As recently as April 2021, at another Christie’s auction, an important 17th century Safavid ‘Polonaise’ carpet (Level 1 piece on Claremont’s Oriental Rug Pyramid (©) sold for $2.85 million (US). In the sale, the majority of rugs, which are in high demand from collectors, were Level 2 (High-Collectible) and Level 3 (Connoisseur-Caliber) on the Pyramid.
“My overall observation is that the market remains robust and that antique Oriental rugs are increasingly a significant segment for art and antique aficionados.”
There is a vital distinction between the tiny percentage of 19th-century rugs from the Second Golden Age that Winitz terms “art-level” and the bulk of pieces from that time and later.
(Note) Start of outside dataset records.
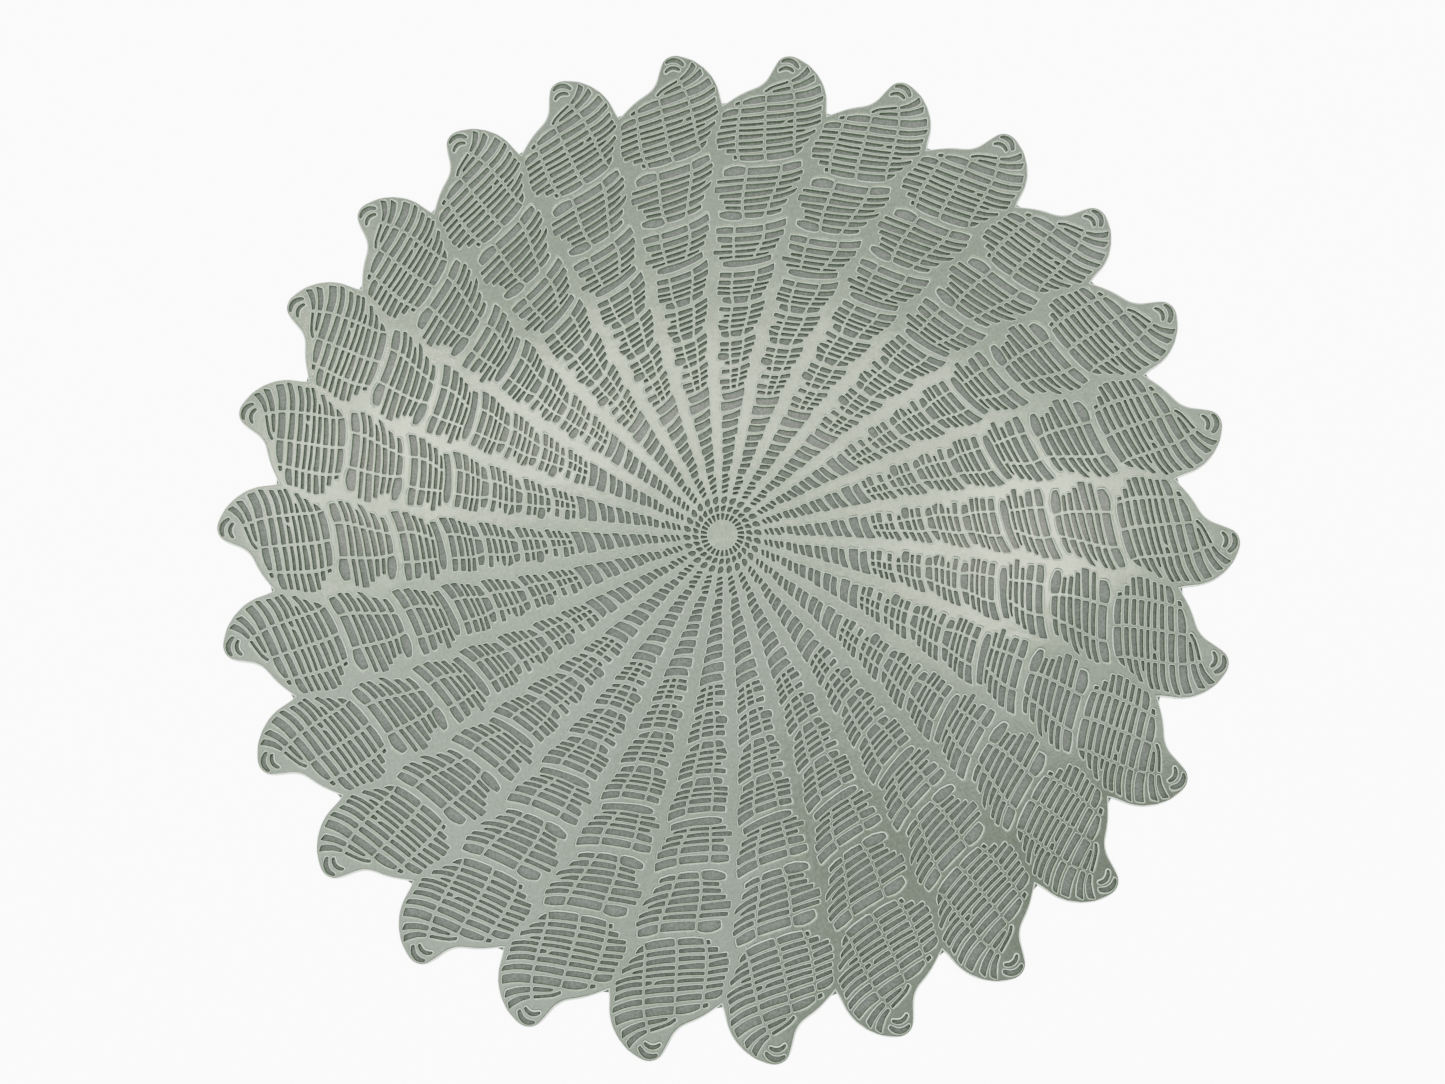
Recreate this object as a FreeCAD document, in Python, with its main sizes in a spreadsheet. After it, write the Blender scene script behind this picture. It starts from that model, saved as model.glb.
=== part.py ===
import FreeCAD, Part
import math
import os
import Sketcher
from FreeCAD import Vector

# Round openwork place mat, moulded in one sheet: a rosette hub and 26 curled petals.
# Millimetres. Origin at the middle of the underside, Z up, petal_01 points along +X,
# the petals are numbered counter-clockwise seen from above.

doc = FreeCAD.newDocument("place_mat")

# ---------------------------------------------------------------- driving dimensions
sheet = doc.addObject("Spreadsheet::Sheet", "Dimensions")
DIMENSIONS = [
    ("mat_diameter", 380.0, "across the petal tips"),
    ("sheet_thickness", 1.5, "thickness of the moulded sheet"),
    ("petal_count", 26, "equal petals round the mat"),
    ("hub_radius", 15.2, "hub corner radius, where the petals begin"),
    ("notch_radius", 168.5, "centre to the notch between two petals"),
    ("notch_angle", 6.826, "notch below the petal axis, degrees"),
]
for row, (alias, value, note) in enumerate(DIMENSIONS, start=1):
    sheet.set(f"A{row}", note)
    sheet.set(f"B{row}", str(value))
    sheet.setAlias(f"B{row}", alias)
doc.recompute()

diameter = float(sheet.get("mat_diameter"))
petal_count = int(sheet.get("petal_count"))
hub_radius = float(sheet.get("hub_radius"))
notch_radius = float(sheet.get("notch_radius"))
notch_angle = float(sheet.get("notch_angle"))
drawing_scale = diameter / 380.0
pitch = 360.0 / petal_count


def at(x, y):
    """Point of the drawing, which is laid out for a 380 mm mat."""
    return Vector(x * drawing_scale, y * drawing_scale, 0)


def polar(radius, degrees):
    angle = math.radians(degrees)
    return at(radius * math.cos(angle), radius * math.sin(angle))


def turned(point, degrees):
    angle = math.radians(degrees)
    x = point.x * math.cos(angle) - point.y * math.sin(angle)
    y = point.x * math.sin(angle) + point.y * math.cos(angle)
    return Vector(x, y, 0)


def polyline(points):
    return [Part.LineSegment(a, b) for a, b in zip(points, points[1:])]


def spline(points):
    curve = Part.BSplineCurve()
    curve.interpolate(points)
    return [curve]


def bowed(start, end, bow):
    """Side of a slot: an arc that leaves the straight line by bow, to the right of travel."""
    along = end - start
    if abs(bow) < 0.02:
        return [Part.LineSegment(start, end)]
    aside = Vector(along.y, -along.x, 0).normalize()
    middle = (start + end) * 0.5 + aside * (bow * drawing_scale)
    return [Part.Arc(start, middle, end)]


def slot(corners, bow):
    """Slot from its corners (top left, top right, bottom right, bottom left).

    bow is how far the two long sides lean towards the hub at half length, as a part of
    their length; two more numbers in corners give the two sides their own bow in mm.
    """
    xs = corners[0:8:2]
    ys = corners[1:8:2]
    top_left, top_right, low_right, low_left = [at(x, y) for x, y in zip(xs, ys)]
    left_bow = bow * (top_left - low_left).Length / drawing_scale
    right_bow = bow * (top_right - low_right).Length / drawing_scale
    if len(corners) == 10:
        left_bow, right_bow = corners[8:]
    sides = [Part.LineSegment(top_left, top_right)]
    sides += bowed(top_right, low_right, right_bow)
    sides += [Part.LineSegment(low_right, low_left)]
    sides += bowed(low_left, top_left, -left_bow)
    return sides


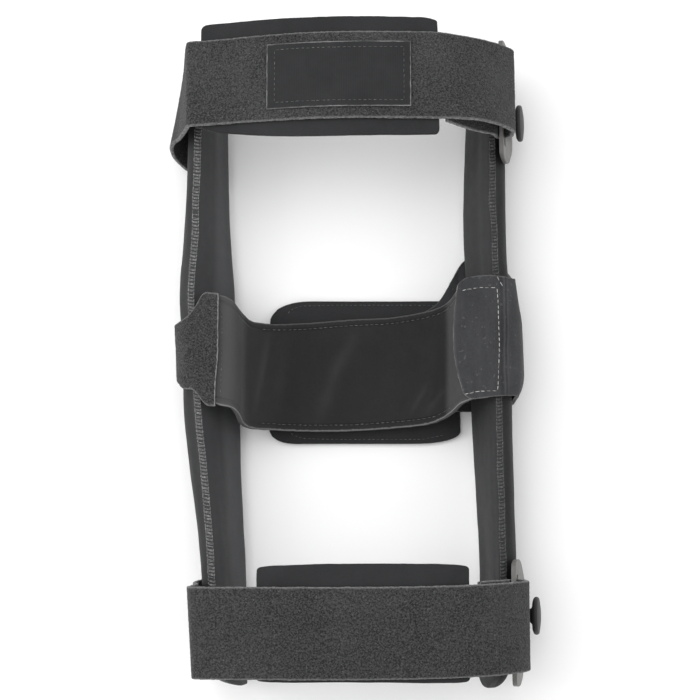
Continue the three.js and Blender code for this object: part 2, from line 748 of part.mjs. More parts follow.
const rightTabKind = {
  table: rightSleeve,
  side: 1,
  front: rightTabFront,
  wrap: rightTabWrap,
  rear: rightTabRear,
  slack: 5.2,
};

// The rounded pad: flat at the back, crowned at the front. Reach and depth of a corner are along and across
// the pad, depth as a share of rearPadCorner.
const rearPadCorners = {
  upperLeft: { reach: rearPadCorner * 1.7, depth: 0.95 },
  upperRight: { reach: rearPadCorner * 0.3, depth: 0.3 },
  lowerLeft: { reach: rearPadCorner * 1.1, depth: 0.65 },
  lowerRight: { reach: rearPadTaper, depth: 0.55 },
};
const cornerSteps = [0, 0.04, 0.15, 0.35, 0.62, 1];
function cornerInset(distance, reach, depth) {
  return distance < reach ? depth * (1 - Math.sqrt(1 - (1 - distance / reach) ** 2)) : 0;
}
function rearPad() {
  const left = rearPadCentreX - rearPadLength / 2;
  const steps = cornerSteps.map((share) => share * rearPadCorner);
  const distances = [...steps];
  const middleSteps = 12;
  for (let n = 1; n < middleSteps; n += 1) {
    distances.push(rearPadCorner + (rearPadLength - 2 * rearPadCorner) * n / middleSteps);
  }
  distances.push(...steps.map((step) => rearPadLength - step).reverse());
  const columns = 8;
  const front = [];
  const back = [];
  for (const distance of distances) {
    const other = rearPadLength - distance;
    const { upperLeft, upperRight, lowerLeft, lowerRight } = rearPadCorners;
    const inset = (from, corner) => cornerInset(from, corner.reach, corner.depth * rearPadCorner);
    const top = rearPadHeight / 2 - inset(distance, upperLeft) - inset(other, upperRight);
    const foot = rearPadHeight / 2 - inset(distance, lowerLeft) - inset(other, lowerRight);
    const frontRow = [];
    const backRow = [];
    for (let j = 0; j <= columns; j += 1) {
      const share = (1 - Math.cos(Math.PI * j / columns)) / 2;
      const x = left + distance;
      const y = rearPadCentreY + THREE.MathUtils.lerp(top, -foot, share);
      const edge = Math.min(distance, other, share * rearPadHeight, (1 - share) * rearPadHeight);
      const swell = THREE.MathUtils.lerp(padEdgeShare, 1, Math.sqrt(Math.min(edge / rearPadCorner, 1)));
      frontRow.push(new THREE.Vector3(x, y, rearPadThickness * swell));
      backRow.push(new THREE.Vector3(x, y, 0));
    }
    front.push(frontRow);
    back.push(backRow);
  }
  return between(front, back);
}

// The whole brace
const brace = new THREE.Group();
function add(name, geometry, material) {
  const mesh = new THREE.Mesh(geometry, material);
  mesh.name = name;
  brace.add(mesh);
}

add('left_upright_sleeve', sleeve(leftSleeve, -1, leftTip), smoothFabric());
add('right_upright_sleeve', sleeve(rightSleeve, 1, evenTip), smoothFabric());
for (const [name, kind] of [['thigh_strap', thighKind], ['calf_strap', calfKind]]) {
  const grid = gridFrom((share) => strapLine(kind, share), 3, 3);
  add(name, cloth(grid, strapThickness), loopFabric());
}
const thighSpan = { from: -thighPadLeft, to: thighPadRight };
const calfSpan = { from: -calfPadLeft, to: calfPadRight };
const thighPad = strapPad(thighKind, thighSpan, thighStrapRise, thighPadHeight, thighPadShape);
add('thigh_pad', thighPad, smoothFabric());
const calfPad = strapPad(calfKind, calfSpan, -calfStrapDrop + calfPadRise, calfPadHeight, calfPadShape);
add('calf_pad', calfPad, smoothFabric());
add('label_patch', labelPatch(), smoothFabric());
add('popliteal_band', cloth(gridFrom(bandLine, 4, 3), bandThickness), smoothFabric());
const leftTab = gridFrom((share) => tabLine(share, leftTabKind), 4, 2);
add('left_tab', cloth(leftTab, tabThickness), loopFabric());
const rightTab = gridFrom((share) => tabLine(share, rightTabKind), 5, 2);
add('right_tab', cloth(rightTab, tabThickness), paleTab());
add('popliteal_pad', rearPad(), smoothFabric());
const upperPlateY = thighStrapRise + thighPlateShift;
const lowerPlateY = -calfStrapDrop + calfPlateShift;
add('upper_slot_plate', slotPlate(upperPlateY, thighButtonShift), moulded(0x8a8884));
add('lower_slot_plate', slotPlate(lowerPlateY, calfButtonShift), moulded(0x8a8884));
add('upper_button', button(upperPlateY, thighButtonShift, thighButtonStand), moulded(0x3a3a3a));
add('lower_button', button(lowerPlateY, calfButtonShift, calfButtonStand), moulded(0x3a3a3a));

// The origin is under the middle of the brace, on the surface that it lies on.
const bounds = new THREE.Box3().setFromObject(brace);
const centre = bounds.getCenter(new THREE.Vector3());
brace.position.set(-centre.x, -centre.y, -bounds.min.z);

export default brace;
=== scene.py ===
import math

import bmesh
import bpy
import numpy as np
from mathutils import Matrix, Vector, noise
from mathutils.bvhtree import BVHTree


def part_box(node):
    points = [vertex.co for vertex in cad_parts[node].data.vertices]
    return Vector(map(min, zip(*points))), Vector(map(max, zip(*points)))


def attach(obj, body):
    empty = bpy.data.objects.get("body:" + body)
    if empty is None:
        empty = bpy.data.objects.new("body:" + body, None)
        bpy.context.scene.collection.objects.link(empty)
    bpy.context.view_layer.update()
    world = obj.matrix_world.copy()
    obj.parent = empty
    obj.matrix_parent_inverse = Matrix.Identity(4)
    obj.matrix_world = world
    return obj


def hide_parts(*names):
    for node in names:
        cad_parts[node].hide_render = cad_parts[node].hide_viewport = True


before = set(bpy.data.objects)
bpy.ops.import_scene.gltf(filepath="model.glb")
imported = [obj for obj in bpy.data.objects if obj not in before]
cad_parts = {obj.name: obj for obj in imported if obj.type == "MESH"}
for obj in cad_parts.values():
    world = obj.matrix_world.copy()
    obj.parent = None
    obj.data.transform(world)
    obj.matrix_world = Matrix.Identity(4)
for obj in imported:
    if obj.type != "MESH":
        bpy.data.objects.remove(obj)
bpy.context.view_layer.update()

# The stage: a white surrounding, one wide soft light above, and a softer one at each side.
# The brace lies on its rear pad, and the camera looks down on it almost squarely, the thigh end up.
mm = 0.001
stage = bpy.context.scene
world = bpy.data.worlds.new("studio")
stage.world = world
world.use_nodes = True
world.node_tree.nodes["Background"].inputs["Color"].default_value = (1.0, 1.0, 1.0, 1.0)
world.node_tree.nodes["Background"].inputs["Strength"].default_value = 0.9
stage.view_settings.view_transform = "Standard"


def soft_light(name, place, aim, size, watts):
    lamp = bpy.data.lights.new(name, "AREA")
    lamp.shape = "SQUARE"
    lamp.size = size
    lamp.energy = watts
    holder = bpy.data.objects.new(name, lamp)
    stage.collection.objects.link(holder)
    holder.location = place
    holder.rotation_euler = (Vector(aim) - Vector(place)).to_track_quat("-Z", "Y").to_euler()


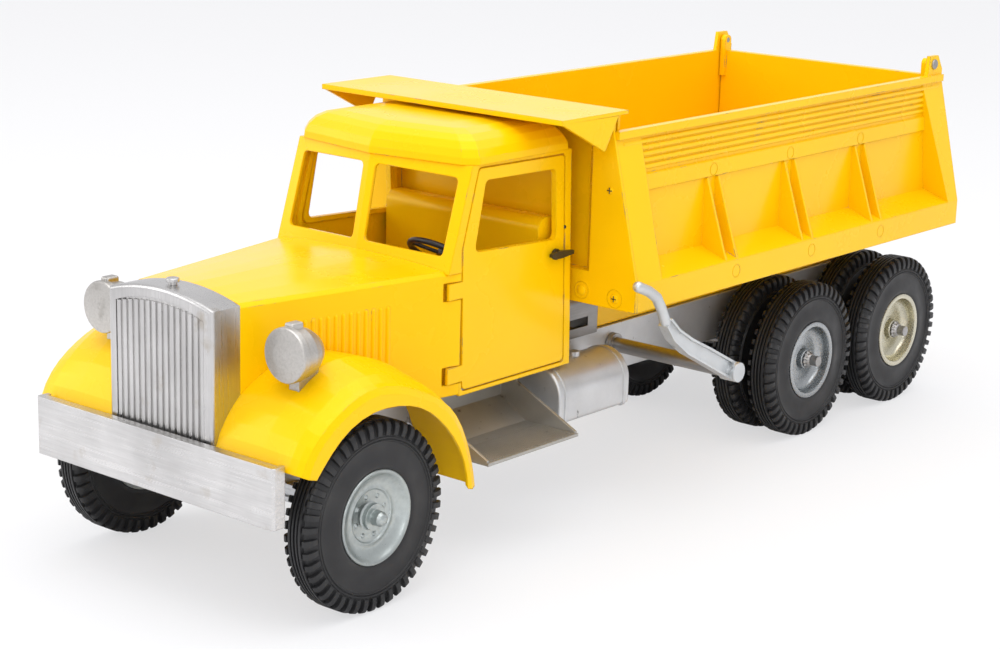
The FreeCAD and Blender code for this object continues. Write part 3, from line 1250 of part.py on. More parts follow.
def dump_lever():
    """The hand lever: a channel-section casting that runs out into a round handle."""
    x0, x1 = LEVER_X
    xm = (x0 + x1) / 2
    route = [(SHAFT_Y - ahead, SHAFT_Z + up) for ahead, up in LEVER_ROUTE]
    grip = [(SHAFT_Y - ahead, SHAFT_Z + up) for ahead, up in HANDLE_ROUTE]
    body = tapered_strip(route, LEVER_W, x0 + 1, x1 - 1)
    sunk = tapered_strip(route, [w - 2.6 for w in LEVER_W], x1 - 2.6, x1)
    boss = rod((x0, SHAFT_Y, SHAFT_Z), (x1 + 1.5, SHAFT_Y, SHAFT_Z), LEVER_BOSS_R)
    pieces = [body.cut(sunk), boss]
    for (ya, za), (yb, zb) in zip(grip, grip[1:]):
        pieces.append(rod((xm, ya, za), (xm, yb, zb), HANDLE_R))
        pieces.append(ball((xm, yb, zb), HANDLE_R))
    pieces.append(ball((xm,) + grip[0], HANDLE_R))
    lever = join(*pieces)
    return lever.cut(rod((x0 - 1, SHAFT_Y, SHAFT_Z), (x0, SHAFT_Y, SHAFT_Z), SHAFT_R))


# Rear bogie

def rocker():
    """The left rocker beam, from one rear axle to the other over the trunnion tube."""
    ya, yb = REAR_AXLE_Y
    ym = (ya + yb) / 2
    d = ROCKER_DEPTH
    z = AXLE_Z
    outline = [(ya - 7, z - 4.5), (ya + 8, z - 4.5), (ym - d, TRUNNION_Z - d),
               (ym + d, TRUNNION_Z - d), (yb - 8, z - 4.5), (yb + 7, z - 4.5), (yb + 7, z + 4),
               (yb - 6, z + 7), (ym + d, TRUNNION_Z + d), (ym - d, TRUNNION_Z + d),
               (ya + 6, z + 7), (ya - 7, z + 4)]
    x0, x1 = ROCKER_X
    beam = side_prism(outline, x0, x1)
    beam = beam.cut(rod((x0 - 1, ym, TRUNNION_Z), (x1 + 1, ym, TRUNNION_Z), TRUNNION_R + RUN))
    for y in REAR_AXLE_Y:
        beam = beam.cut(rod((x0 - 1, y, z), (x1 + 1, y, z), AXLE_R))
    return beam


def rear_axles():
    """Both rear axles, each with a collar inside the rocker beams."""
    axles = []
    for y in REAR_AXLE_Y:
        x = REAR_TYRE_X + HUB_PROUD
        shaft = rod((-x, y, AXLE_Z), (x, y, AXLE_Z), AXLE_R)
        collar = rod((ROCKER_X[0] - 2, y, AXLE_Z), (ROCKER_X[0], y, AXLE_Z), AXLE_R + 1.2)
        axles.append(join(shaft, collar, mirrored(collar)))
    return group(*axles)


def rear_hub_nuts():
    """Six-sided nuts outside the rims of the rear wheels."""
    nuts = []
    x0 = REAR_TYRE_X - 3.0
    x1 = REAR_TYRE_X + 1.4
    for y in REAR_AXLE_Y:
        corners = []
        for n in range(6):
            turn = math.radians(60 * n + 30)
            corners.append((y + NUT_R * math.cos(turn), AXLE_Z + NUT_R * math.sin(turn)))
        nut = side_prism(corners, x0, x1).cut(rod((x0 - 1, y, AXLE_Z), (x1 + 1, y, AXLE_Z), AXLE_R))
        nuts += [nut, mirrored(nut)]
    return group(*nuts)


PIECES = {}


def keep(shape, name):
    """Keep one node until the whole truck is drawn."""
    PIECES[name] = shape


def both(shape, name):
    """Keep a piece and its mirror image as the left and right nodes."""
    keep(shape, name + "_left")
    keep(mirrored(shape), name + "_right")


def export():
    """Write every node, with the origin on the floor under the middle of the truck's box."""
    whole = FreeCAD.BoundBox()
    for shape in PIECES.values():
        whole.add(shape.BoundBox)
    shift = V(-round(whole.Center.x, 3), -round(whole.Center.y, 3), 0)
    print("drawn point to origin", shift)
    for name, shape in PIECES.items():
        moved = shape.copy()
        moved.Placement = FreeCAD.Placement(shift, FreeCAD.Rotation()) * moved.Placement
        moved.exportStep("parts/" + name + ".step")
        print(name, len(moved.Solids), round(moved.Volume, 1), moved.isValid())


def main():
    os.makedirs("parts", exist_ok=True)
    both(rail(), "rail")
    keep(crossmembers(), "crossmembers")
    keep(front_axle(), "front_axle_beam")
    keep(kingpins(), "kingpins")
    both(knuckle(), "knuckle")
    keep(tie_rod(), "tie_rod")
    keep(front_springs(), "front_springs")
    both(front_hub(), "front_hub")
    tyre_shape, rim_shape = front_wheel()
    both(tyre_shape, "front_tyre")
    both(rim_shape, "front_rim")
    duals, dual_rims = dual_wheels()
    for y, name in zip(REAR_AXLE_Y, ("middle", "rear")):
        both(placed(duals, y), name + "_tyres")
        both(placed(dual_rims, y), name + "_rims")

    keep(bumper(), "bumper")
    keep(bumper_brackets(), "bumper_brackets")
    keep(grille_shell(), "grille_shell")
    keep(radiator_cap(), "radiator_cap")
    keep(hood(), "hood")
    guard = fender()
    both(guard, "fender")
    lamp = headlamp(fender_outer())
    keep(group(lamp, mirrored(lamp)), "headlights")

    keep(cab_body(), "cab_body")
    keep(cab_roof(), "cab_roof")
    keep(cab_floor(), "cab_floor")
    keep(seat(), "seat")
    keep(steering_column(), "steering_column")
    keep(steering_wheel(), "steering_wheel")
    both(door(), "door")
    both(door_handle(), "door_handle")
    keep(door_hinge_pins(), "door_hinge_pins")

    both(step(), "step")
    tank = fuel_tank()
    pads = tank_brackets()
    keep(group(tank, mirrored(tank), *pads, *[mirrored(p) for p in pads]), "fuel_tanks")
    keep(hoist_housing(), "hoist_housing")

    keep(bed_floor(), "bed_floor")
    both(bed_side(), "bed_side")
    keep(headboard(), "headboard")
    keep(tailgate(), "tailgate")
    keep(tailgate_pins(), "tailgate_pins")
    keep(body_screws(), "body_screws")
    keep(pivot_brackets(), "pivot_brackets")
    keep(pivot_shaft(), "pivot_shaft")
    keep(lift_shaft(), "lift_shaft")
    keep(dump_lever(), "dump_lever")

    beam = rocker()
    keep(group(beam, mirrored(beam)), "rocker_beams")
    keep(rear_axles(), "rear_axles")
    keep(rear_hub_nuts(), "rear_hub_nuts")
    export()


main()
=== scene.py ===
"""Looks of the push-along tipper truck: materials, finer pieces, light and the photo's view."""

import bmesh
import bpy
import json
import math
from mathutils import Matrix, Vector


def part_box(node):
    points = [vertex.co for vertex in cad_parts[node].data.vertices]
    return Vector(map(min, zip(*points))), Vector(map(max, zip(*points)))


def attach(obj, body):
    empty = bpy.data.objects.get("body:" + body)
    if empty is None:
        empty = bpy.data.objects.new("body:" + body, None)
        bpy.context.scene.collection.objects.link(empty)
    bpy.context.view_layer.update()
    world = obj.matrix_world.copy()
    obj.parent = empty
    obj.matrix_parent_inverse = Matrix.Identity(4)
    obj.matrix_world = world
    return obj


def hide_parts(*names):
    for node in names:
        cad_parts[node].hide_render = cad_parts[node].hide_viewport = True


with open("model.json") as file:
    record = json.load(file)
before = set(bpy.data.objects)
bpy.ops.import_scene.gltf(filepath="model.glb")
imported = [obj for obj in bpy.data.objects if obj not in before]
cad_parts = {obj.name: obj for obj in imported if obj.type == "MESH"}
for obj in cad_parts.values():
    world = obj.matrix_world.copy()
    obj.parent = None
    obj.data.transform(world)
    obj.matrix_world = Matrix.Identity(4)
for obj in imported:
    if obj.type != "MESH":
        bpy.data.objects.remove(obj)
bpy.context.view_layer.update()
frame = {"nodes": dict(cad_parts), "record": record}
NODES = frame["nodes"]

MM = 0.001
LOW, HIGH = (Vector(corner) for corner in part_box("kingpins"))
ORIGIN = Vector(((LOW.x + HIGH.x) / 2, (LOW.y + HIGH.y) / 2, 0.0))

# Sizes in millimetres, from the floor under the middle of the front axle
AXLE_Z = 44.5
TYRE_W = 16.0
FRONT_TYRE_X = 84.5
REAR_TYRES_X = (77.2, 52.7)
REAR_AXLES = ((370.6, "middle"), (468.6, "rear"))
RIM_DOME_CIRCLE = 9.5
RIM_WEB_DEPTH = 4.75
HEADBOARD_Y = 174.1
LIP_X = 93.9
BAND_X = 78.6
FIN_Y = (259.4, 332.6, 405.8)
COWL_X = 55.0
CAB_X = 57.0
TREAD_Z = 50.5
TREAD_EDGE_X = 79.6
TREAD_Y = (82.4, 146.4)
RIB_PITCH = 2.15
RIB_START_Y = 36.0
RIB_LENGTH = 54.0
RIB_LEAN = (-0.42, 0.907)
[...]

Both scholars and knowledgeable collectors understand that art-level pieces combine traits that separate them from the norm. “My clients tell me constantly that they form ‘relationships’ with their rugs that other art forms don’t provide,” he says. “In their homes, they display them draped over furniture, hang them as wall art, or place them on the floor to create spaces within rooms.
In Ode on a Grecian Urn, John Keats wrote, “Beauty is truth, truth beauty—that is all ye need on earth and all ye need to know.” For many, art-level antique Oriental rugs produce this intrinsic reward that makes them precious on many levels.